[Modeling code records]
>> start
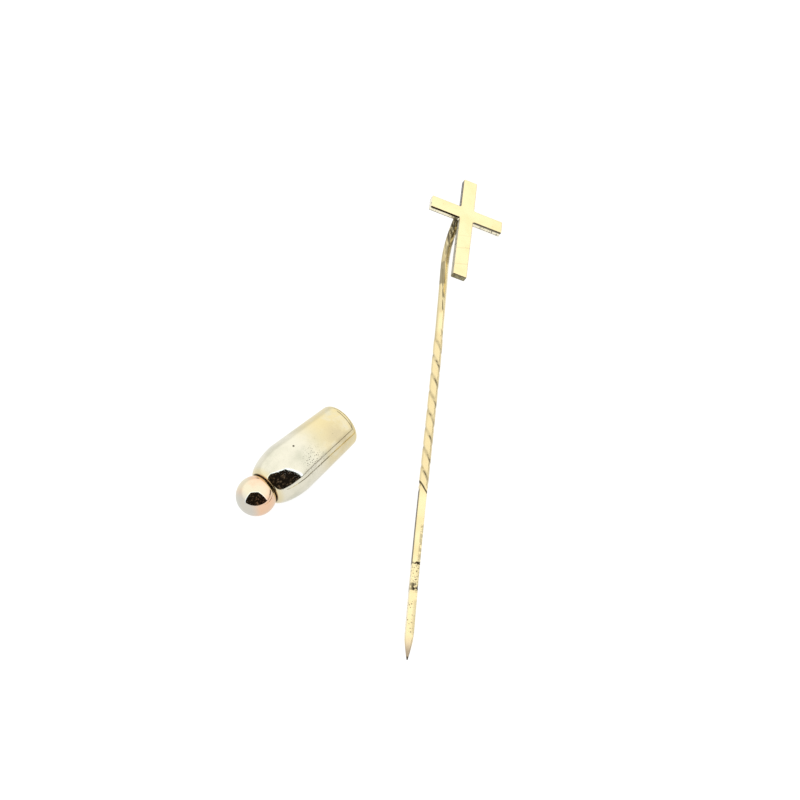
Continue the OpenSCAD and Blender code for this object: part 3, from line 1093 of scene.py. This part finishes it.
def build_floor():
    """A wide white floor, lit so evenly that shadows on it stay faint."""
    mesh = bpy.data.meshes.new("floor")
    signs = ((-1, -1), (1, -1), (1, 1), (-1, 1))
    corners = [(x * FLOOR_HALF, y * FLOOR_HALF, 0) for x, y in signs]
    mesh.from_pydata(corners, [], [(0, 1, 2, 3)])
    floor = bpy.data.objects.new("floor", mesh)
    bpy.context.scene.collection.objects.link(floor)
    material, tree, shader = new_material("white_floor")
    shader.inputs["Metallic"].default_value = 0.0
    shader.inputs["Roughness"].default_value = 0.8
    shader.inputs["Base Color"].default_value = FLOOR_GREY
    shader.inputs["Specular IOR Level"].default_value = 0.0
    shader.inputs["Emission Color"].default_value = (1, 1, 1, 1)
    seen = put(tree, "ShaderNodeLightPath").outputs["Is Camera Ray"]
    glow = math_node(tree, "ADD", times(tree, seen, FLOOR_SEEN - FLOOR_LIT), FLOOR_LIT)
    tree.links.new(glow, shader.inputs["Emission Strength"])
    mesh.materials.append(material)


def build_camera(scene):
    """The camera, looking down at the pin from its point's end."""
    data = bpy.data.cameras.new("camera")
    data.lens = LENS
    data.sensor_width = SENSOR
    data.clip_start = 0.005
    data.clip_end = 20
    camera = bpy.data.objects.new("camera", data)
    scene.collection.objects.link(camera)
    az, el = math.radians(CAMERA_AZIMUTH), math.radians(CAMERA_ELEVATION)
    away = Vector((math.sin(az) * math.cos(el), -math.cos(az) * math.cos(el), math.sin(el)))
    camera.location = TARGET + away * CAMERA_DISTANCE
    camera.rotation_euler = away.to_track_quat("Z", "Y").to_euler()
    scene.camera = camera


# ---------------------------------------------------------------- assembly


def assemble():
    """Makes every piece and puts it on its body."""
    place = clutch_place()
    low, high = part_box("ball_knob")
    knob_radius = (high.z - low.z) / 2 / MM
    pieces = [
        (make_cross(), "pin", "cross", "yellow_gold"),
        (make_wire(), "pin", "pin_wire", "yellow_gold"),
        (make_solder(), "pin", "solder_joint", "solder"),
        (make_barrel(place), "clutch", "barrel_shell", "pale_gold"),
        (make_bush(place), "clutch", "mouth_bush", "pale_gold"),
        (make_stem(place), "plunger", "plunger_stem", "pale_gold"),
        (make_knob(place, knob_radius), "plunger", "ball_knob", "rose_gold"),
    ]
    for piece, body, node, slot in pieces:
        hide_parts(node)
        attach(piece, body)
    spring = make_spring(place)
    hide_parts("coil_spring")
    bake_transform(spring)


with open("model.json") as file:
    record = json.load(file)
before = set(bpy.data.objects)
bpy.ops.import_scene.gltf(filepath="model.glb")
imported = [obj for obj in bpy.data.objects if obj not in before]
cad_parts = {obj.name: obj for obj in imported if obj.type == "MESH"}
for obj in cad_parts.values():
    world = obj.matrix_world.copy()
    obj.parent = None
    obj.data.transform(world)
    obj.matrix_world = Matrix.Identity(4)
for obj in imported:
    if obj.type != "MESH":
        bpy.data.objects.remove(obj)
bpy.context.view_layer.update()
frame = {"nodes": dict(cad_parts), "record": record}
scene = bpy.context.scene
scene.view_settings.view_transform = "Standard"
build_camera(scene)
build_world(scene)
build_floor()
assemble()
dress_inner_nodes()
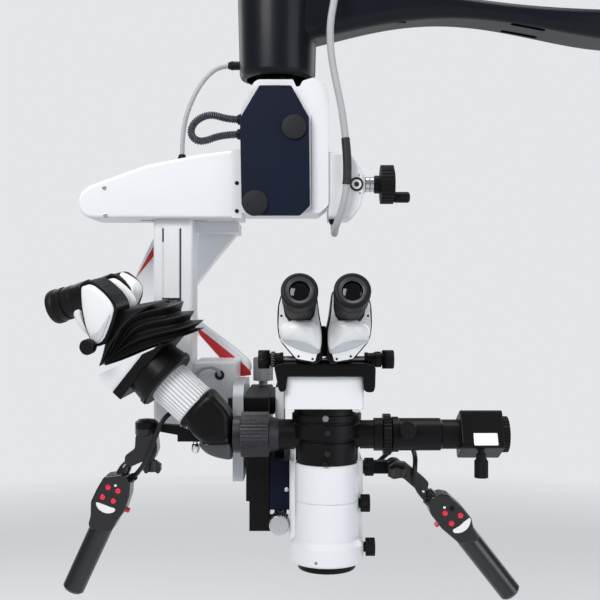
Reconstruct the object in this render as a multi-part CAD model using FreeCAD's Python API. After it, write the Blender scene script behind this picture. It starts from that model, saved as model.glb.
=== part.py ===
import FreeCAD, Part
import math
import os
from FreeCAD import Rotation
from FreeCAD import Vector as V

# Surgical microscope on a suspended arm: swing arm, swivelling head with a balancing cross beam,
# tilting slide stack, microscope body with two binoculars, a video tube and two control handles.
# All lengths are millimetres. The functions work in the microscope's own frame: +X right,
# +Y away from the surgeon, +Z up, zero near the eyepieces. save() then moves every piece so that
# the vertical bore in the arm's root boss is the origin.

# Fits
FIT = 0.05            # radial play of a shaft in its hole
GAP = 0.3             # seat or running gap between two bodies
EX = V(1, 0, 0)
EY = V(0, 1, 0)
EZ = V(0, 0, 1)

# Swing arm
REACH = 485.0         # hub axis to root bore
HUB_X = -30.0
HUB_Y = 130.0
HUB_Z0 = 293.0        # lower face of the hub
HUB_R = 50.5
HUB_H = 135.0
HUB_WALL = 9.0
ROOT_Z = 368.0        # middle of the root boss
ROOT_R = 40.0
ROOT_H = 66.0
ROOT_BORE = 17.5
ARM_W = 84.0          # arm width at its root
ARM_NECK = 64.0       # arm width at its narrowest

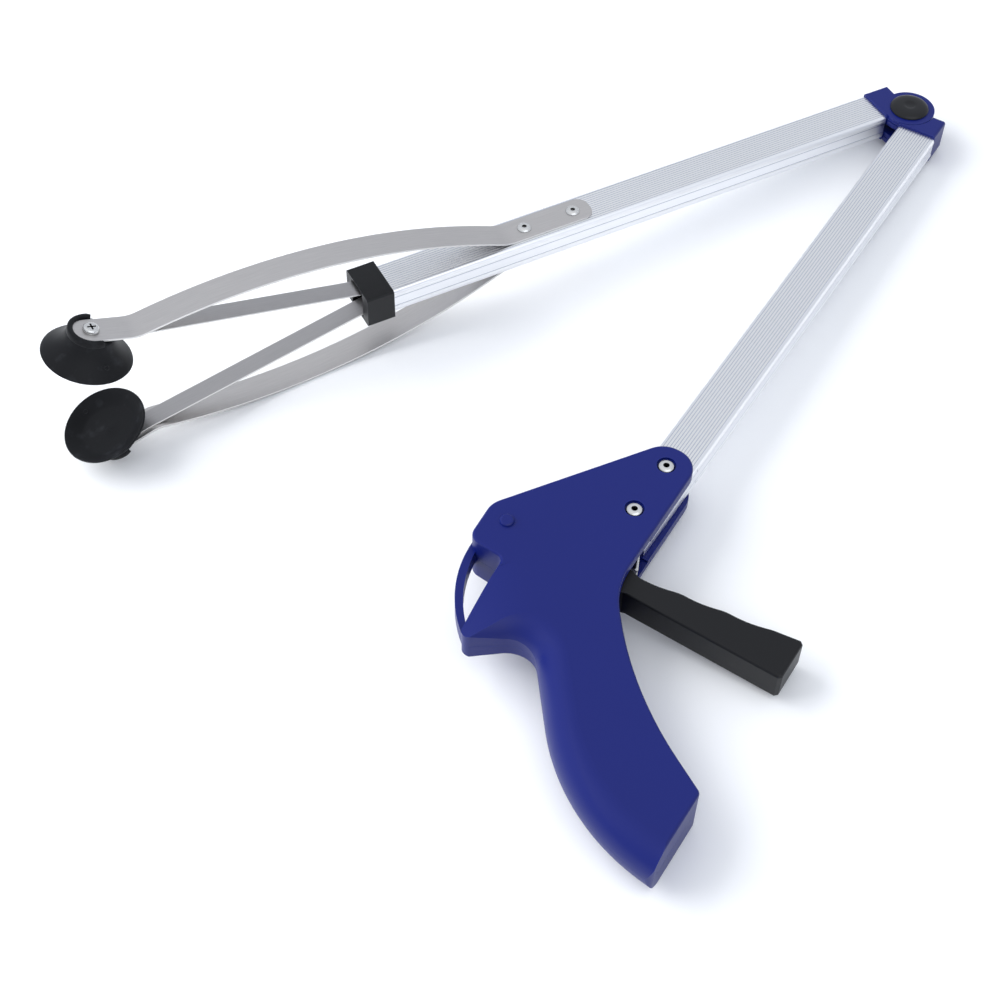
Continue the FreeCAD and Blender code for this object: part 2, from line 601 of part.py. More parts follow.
# ---- jaws --------------------------------------------------------------------------------------
class StripLine:
    """The side view of a bent strip: points and slopes along its middle line, upper jaw."""

    def __init__(self, s, z):
        """Start level at the given place."""
        self.spans = []
        self.s = s
        self.z = z
        self.slope = 0.0

    def straight(self, length):
        """Add a straight run."""
        a = math.radians(self.slope)
        start = (self.s, self.z)
        self.s += length * math.cos(a)
        self.z += length * math.sin(a)
        self.spans.append((start, (self.s, self.z), self.slope, self.slope, 0.0))
        return self

    def curve(self, radius, slope):
        """Add an arc that ends at the given slope."""
        a, b = math.radians(self.slope), math.radians(slope)
        sign = 1 if b > a else -1
        start = (self.s, self.z)
        self.s += sign * radius * (math.sin(b) - math.sin(a))
        self.z += sign * radius * (math.cos(a) - math.cos(b))
        self.spans.append((start, (self.s, self.z), self.slope, slope, sign * radius))
        self.slope = slope
        return self

    def solid(self, thick, width):
        """The strip as a solid of the given thickness and width."""
        def edge(span, side):
            (s0, z0), (s1, z1), a0, a1, radius = span
            ends = []
            for s, z, a in ((s0, z0, a0), (s1, z1, a1)):
                a = math.radians(a)
                ends.append((s - side * math.sin(a), z + side * math.cos(a)))
            if radius == 0.0:
                return ends[0], None, ends[1]
            mid = math.radians((a0 + a1) / 2)
            cs = s0 - radius * math.sin(math.radians(a0))
            cz = z0 + radius * math.cos(math.radians(a0))
            reach = radius - side
            return ends[0], (cs + reach * math.sin(mid), cz - reach * math.cos(mid)), ends[1]

        at = lambda p: front(p[0], -width / 2, p[1])
        upper = [edge(span, thick / 2) for span in self.spans]
        lower = [edge(span, -thick / 2) for span in reversed(self.spans)]
        steps = []
        for start, through, end in upper:
            steps.append((at(end),) if through is None else (at(through), at(end)))
        steps.append((at(lower[0][2]),))
        for start, through, end in lower:
            steps.append((at(start),) if through is None else (at(through), at(start)))
        steps.append((at(upper[0][0]),))
        return face_of(at(upper[0][0]), steps).extrude(V(-width, 0, 0))


def over_crown(line, slope):
    """Carry a line on over the outer strip's crown to the given slope."""
    if line.slope > CROWN_ANGLE:
        line.curve(RISE_R, max(slope, CROWN_ANGLE))
    if slope < CROWN_ANGLE:
        line.curve(CROWN_R, slope)
    return line


def crown_line(from_slope, to_slope):
    """The outer strip's line between two slopes of its crown."""
    line = StripLine(BEND_S, HALF_T + STRIP_T / 2).curve(BEND_R, RISE_ANGLE)
    over_crown(line, from_slope).spans.clear()
    return over_crown(line, to_slope)


def strip_root():
    """The riveted root of an outer strip, up to the end of its first bend."""
    line = StripLine(STRIP_START, HALF_T + STRIP_T / 2).straight(BEND_S - STRIP_START)
    line.curve(BEND_R, RISE_ANGLE - math.degrees(FLEX_GAP / BEND_R))
    plate = line.solid(STRIP_T, STRIP_W)
    on_start = lambda p: p.y > -STRIP_START - TINY and abs(p.z - HALF_T - STRIP_T / 2) < STRIP_T / 4
    plate = fillet_where(plate, STRIP_W * 0.4, on_start)
    for s in STRIP_RIVET_S:
        plate = plate.cut(post(front, s, 0, STRIP_RIVET_R, 0, TUBE_H))
    return plate


def strip_mid():
    """The rising stretch of an outer strip."""
    gap = math.degrees(FLEX_GAP / RISE_R)
    return crown_line(RISE_ANGLE - gap, FLEX_ANGLE + gap).solid(STRIP_T, STRIP_W)


def tip_line():
    """The outer strip's line from its middle flexing point to the start of the tab."""
    gap = math.degrees(FLEX_GAP / RISE_R)
    return crown_line(FLEX_ANGLE - gap, FALL_ANGLE).curve(FLARE_R, FLARE_ANGLE)


def on_tab(along, out):
    """A point on the tab's frame: along it from its start, and out from its middle surface."""
    start = tip_line()
    a = math.radians(FLARE_ANGLE)
    return start.s + along * math.cos(a) - out * math.sin(a), start.z + along * math.sin(a) + out * math.cos(a)


def on_axis(along, out, r, height):
    """A round post on the tab's frame, standing out from it."""
    s, z = on_tab(along, out)
    a = math.radians(FLARE_ANGLE)
    up = V(0, math.sin(a), math.cos(a))
    return Part.makeCylinder(r, height, front(s, 0, z), up)


def round_tip(plate, width):
    """Round the two corners at the free end of a tab."""
    end_s, end_z = on_tab(TAB_LEN, 0)
    return fillet_where(plate, TAB_TIP_R * width / STRIP_W,
                        lambda p: math.hypot(p.y + end_s, p.z - end_z) < 2 * STRIP_T
                        and abs(abs(p.x + OFFSET) - width / 2) < TINY)


def strip_tip():
    """The front stretch of an outer strip with the flared tab that carries the cup."""
    plate = round_tip(tip_line().straight(TAB_LEN).solid(STRIP_T, STRIP_W), STRIP_W)
    return plate.cut(on_axis(CUP_AXIS, -SCREW_SHANK, SCREW_R, 2 * SCREW_SHANK))


def link_tab():
    """The clamped front end of a pull strip, under the tab."""
    s, z = on_tab(LINK_TAB_START, -STRIP_T / 2 - LINK_T / 2)
    line = StripLine(s, z)
    line.slope = FLARE_ANGLE
    plate = round_tip(line.straight(TAB_LEN - LINK_TAB_START).solid(LINK_T, LINK_W), LINK_W)
    return plate.cut(on_axis(CUP_AXIS, -SCREW_SHANK, SCREW_R, 2 * SCREW_SHANK))


def link_front():
    """Where the pull strip's flexing point is, just behind the tab."""
    line = crown_line(FLEX_ANGLE, FALL_ANGLE)
    return line.s - LINK_CLEAR, line.z - STRIP_T / 2 - LINK_CLEAR - LINK_T


def link():
    """A pull strip, from its flexing point at the jaw's tip to the slider."""
    s1, z1 = link_front()
    line = StripLine(LINK_REAR_S, LINK_REAR_Z)
    line.slope = math.degrees(math.atan2(z1 - LINK_REAR_Z, s1 - LINK_REAR_S))
    plate = line.straight(math.hypot(s1 - LINK_REAR_S, z1 - LINK_REAR_Z)).solid(LINK_T, LINK_W)
    tail = StripLine(LINK_REAR_S - LINK_TAIL, LINK_REAR_Z).straight(LINK_TAIL + LINK_T / 8)
    side = SLIDER_PIN_R + LINK_SLOT_PLAY
    slot = block(front, LINK_REAR_S - LINK_SLOT, LINK_REAR_S + LINK_SLOT, -side, side, 0, HALF_T)
    return plate.fuse(tail.solid(LINK_T, LINK_W)).cut(slot)


def cup():
    """A rubber suction cup with a locating collar round the end of the tab."""
    rim = -CUP_H
    floor = rim + CUP_DEPTH
    steps = [
        (V(0, 0, 0),),
        (V(CUP_TOP_R, 0, 0),),
        (V(CUP_TOP_R + 2.2, 0, rim * 0.45), V(CUP_R, 0, rim + CUP_LIP)),
        (V(CUP_R, 0, rim),),
        (V(CUP_R - CUP_LIP, 0, rim),),
        (V(CUP_FLOOR_R + 2.4, 0, rim + CUP_DEPTH * 0.62), V(CUP_FLOOR_R, 0, floor)),
        (V(0, 0, floor),),
    ]
    body = face_of(V(0, 0, floor), steps).revolve(V(0, 0, 0), V(0, 0, 1), 360)
    tab = LINK_T + STRIP_T
    wall = Part.makeCylinder(CUP_TOP_R, tab + COLLAR_RISE, V(0, 0, 0))
    room = Part.makeCylinder(CUP_TOP_R - COLLAR_T, CUP_H, V(0, 0, 0))
    back = Part.makeBox(2 * CUP_R, CUP_R, CUP_H, V(-CUP_R, COLLAR_OPEN, 0))
    body = body.fuse(wall.cut(room).cut(back))
    body = body.cut(Part.makeCylinder(SCREW_R, SCREW_SHANK + CUP_H, V(0, 0, tab - SCREW_SHANK)))
    s, z = on_tab(CUP_AXIS, -STRIP_T / 2 - LINK_T)
    body.rotate(V(0, 0, 0), V(1, 0, 0), -FLARE_ANGLE)
    body.translate(front(s, 0, z))
    return body


def cup_screw():
    """The cross-head screw through the tab, the pull strip's end and the cup."""
    head = Part.makeCylinder(SCREW_HEAD_R, SCREW_HEAD_H, V(0, 0, 0))
    head = fillet_where(head, SCREW_HEAD_H * 0.6, lambda p: p.z > SCREW_HEAD_H - TINY)
    screw = head.fuse(Part.makeCylinder(SCREW_R, SCREW_SHANK, V(0, 0, -SCREW_SHANK)))
    length, width, depth = SCREW_CROSS
    for x, y in ((length, width), (width, length)):
        screw = screw.cut(Part.makeBox(x, y, SCREW_HEAD_H, V(-x / 2, -y / 2, SCREW_HEAD_H - depth)))
    s, z = on_tab(CUP_AXIS, STRIP_T / 2)
    screw.rotate(V(0, 0, 0), V(1, 0, 0), -FLARE_ANGLE)
    screw.translate(front(s, 0, z))
    return screw


# ---- assembly ----------------------------------------------------------------------------------
def pieces():
    """Every piece in the working frame, by node name."""
    upper_shell = shell()
    parts = {
        "handle_upper_shell": upper_shell,
        "handle_lower_shell": mirrored(upper_shell),
        "handle_rivets": Part.makeCompound([
            rivet(rear, s, RIVET_R, RIVET_HEAD_R, HALF_CHEEK - RIVET_SINK, RIVET_SINK - HALF_CHEEK)
            for s in RIVET_S]),
        "trigger_pin": post(grip, TRIGGER_S, TRIGGER_O, TRIGGER_PIN_R, -CAVITY_H - 0.9, CAVITY_H + 0.9),
        "trigger_spring": trigger_spring(),
        "rear_tube": tube(rear, REAR_TUBE_END, [(s, RIVET_R) for s in RIVET_S]),
        "rear_knuckle": knuckle(rear, INNER_EAR, OUTER_EAR),
        "pivot_cap_upper": pivot_cap(),
        "pivot_cap_lower": mirrored(pivot_cap()),
        "trigger": trigger(),
        "pull_wire_rear": rear_wire(),
        "wire_eyelet": eyelet(),
        "ferrule_rear": ferrule(rear),
        "fold_cable": fold_cable(),
    }
    front_parts = {
        "front_tube": tube(front, FRONT_TUBE_END, [(s, STRIP_RIVET_R) for s in STRIP_RIVET_S]),
        "front_knuckle": knuckle(front, OUTER_EAR, INNER_EAR),
        "end_cap": end_cap(),
        "pull_wire_front": front_wire(),
        "ferrule_front": ferrule(front),
        "slider": slider(),
        "slider_pin": slider_pin(),
    }
    strip_top = HALF_T + STRIP_T
    rivets = [rivet(front, s, STRIP_RIVET_R, STRIP_RIVET_HEAD_R, strip_top, HALF_T - TUBE_WALL)
              for s in STRIP_RIVET_S]
    jaw = {
        "strip_root": strip_root(),
        "strip_rivets": Part.makeCompound(rivets),
        "strip_mid": strip_mid(),
        "strip_tip": strip_tip(),
        "pull_strip": link(),
        "pull_strip_end": link_tab(),
        "cup": cup(),
        "cup_screw": cup_screw(),
    }
    for name, shape in jaw.items():
        front_parts["upper_" + name] = shape
        front_parts["lower_" + name] = mirrored(shape)
    for name, shape in front_parts.items():
        parts[name] = unfold(shape)
    return parts


def lowest_point(shapes, level):
    """The lowest point of some pieces once the tool is turned level."""
    points = []
    for shape in shapes:
        points += shape.tessellate(RESTING_MESH)[0]
    return min(points, key=lambda p: level.multVec(p).z)


def levelling(parts):
    """The rotation that lays the tool on its hinge, its grip and its lower cup."""
    level = FreeCAD.Placement()
    for _ in range(LEVELLING_STEPS):
        hinge, handle, jaw = (lowest_point([parts[name] for name in names], level) for names in RESTS_ON)
        normal = (jaw - hinge).cross(handle - hinge)
        if normal.z < 0:
            normal = normal * -1
        level = FreeCAD.Placement(V(0, 0, 0), FreeCAD.Rotation(normal, V(0, 0, 1)))
    return level


def placement_on_table(parts):
    """The whole move onto the table: level, lowest point at z = 0, centred on the origin."""
    level = levelling(parts)
    whole = Part.makeCompound([p.copy() for p in parts.values()])
    whole.Placement = level.multiply(whole.Placement)
    box = whole.optimalBoundingBox(False)
    shift = V(-(box.XMin + box.XMax) / 2, -(box.YMin + box.YMax) / 2, -box.ZMin)
    return FreeCAD.Placement(shift, FreeCAD.Rotation()).multiply(level)


def main():
    """Build every piece, lay the tool on the table and write the parts."""
    os.makedirs("parts", exist_ok=True)
    parts = pieces()
    place = placement_on_table(parts)
    for name, shape in parts.items():
        moved = shape.copy()
        moved.Placement = place.multiply(moved.Placement)
        moved.exportStep(os.path.join("parts", name + ".step"))


main()
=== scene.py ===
"""Folding reacher grabber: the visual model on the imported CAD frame.

Two fluted aluminium tubes are joined by a folding hinge. A pistol handle with a squeeze trigger is at
one end, and a pair of sprung steel jaws with rubber cups is at the other. Sizes are in millimetres and
become metres where a point is placed.
"""

import json
import logging
import math
from dataclasses import dataclass, field, replace
from enum import Enum
from typing import Any, Callable, Optional, Sequence

import bmesh
import bpy
from mathutils import Matrix, Vector
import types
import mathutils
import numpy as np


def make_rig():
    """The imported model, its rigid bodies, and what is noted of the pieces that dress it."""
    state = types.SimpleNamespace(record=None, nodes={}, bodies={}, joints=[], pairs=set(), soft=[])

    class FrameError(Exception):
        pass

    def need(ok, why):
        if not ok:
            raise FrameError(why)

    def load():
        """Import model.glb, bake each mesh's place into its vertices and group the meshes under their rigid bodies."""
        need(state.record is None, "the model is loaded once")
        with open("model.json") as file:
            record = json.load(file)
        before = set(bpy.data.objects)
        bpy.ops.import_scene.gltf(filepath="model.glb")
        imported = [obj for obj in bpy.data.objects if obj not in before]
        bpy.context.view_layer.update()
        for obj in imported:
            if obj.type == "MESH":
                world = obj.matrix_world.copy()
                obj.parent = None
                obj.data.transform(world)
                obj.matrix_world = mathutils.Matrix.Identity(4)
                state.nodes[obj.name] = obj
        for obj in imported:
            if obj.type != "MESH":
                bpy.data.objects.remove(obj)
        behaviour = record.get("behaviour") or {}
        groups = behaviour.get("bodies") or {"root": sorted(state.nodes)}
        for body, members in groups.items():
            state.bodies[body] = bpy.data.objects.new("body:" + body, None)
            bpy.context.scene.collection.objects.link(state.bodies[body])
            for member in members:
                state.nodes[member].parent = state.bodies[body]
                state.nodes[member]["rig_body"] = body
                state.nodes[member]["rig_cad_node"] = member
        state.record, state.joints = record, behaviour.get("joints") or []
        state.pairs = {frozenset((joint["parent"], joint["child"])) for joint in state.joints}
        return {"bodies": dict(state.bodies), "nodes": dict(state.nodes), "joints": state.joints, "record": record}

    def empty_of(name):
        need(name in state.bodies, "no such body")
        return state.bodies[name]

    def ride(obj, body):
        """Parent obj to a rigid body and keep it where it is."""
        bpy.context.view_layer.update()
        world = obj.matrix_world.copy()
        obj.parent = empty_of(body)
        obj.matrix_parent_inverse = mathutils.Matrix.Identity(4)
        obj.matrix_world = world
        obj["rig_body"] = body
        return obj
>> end
→ Instruction:
Give again the run of lines that opens at the line with "level = levelling(parts)" and closes at the line with "imported CAD frame.", exactly, and only that run.

→ Response below:
    level = levelling(parts)
    whole = Part.makeCompound([p.copy() for p in parts.values()])
    whole.Placement = level.multiply(whole.Placement)
    box = whole.optimalBoundingBox(False)
    shift = V(-(box.XMin + box.XMax) / 2, -(box.YMin + box.YMax) / 2, -box.ZMin)
    return FreeCAD.Placement(shift, FreeCAD.Rotation()).multiply(level)


def main():
    """Build every piece, lay the tool on the table and write the parts."""
    os.makedirs("parts", exist_ok=True)
    parts = pieces()
    place = placement_on_table(parts)
    for name, shape in parts.items():
        moved = shape.copy()
        moved.Placement = place.multiply(moved.Placement)
        moved.exportStep(os.path.join("parts", name + ".step"))


main()
=== scene.py ===
"""Folding reacher grabber: the visual model on the imported CAD frame.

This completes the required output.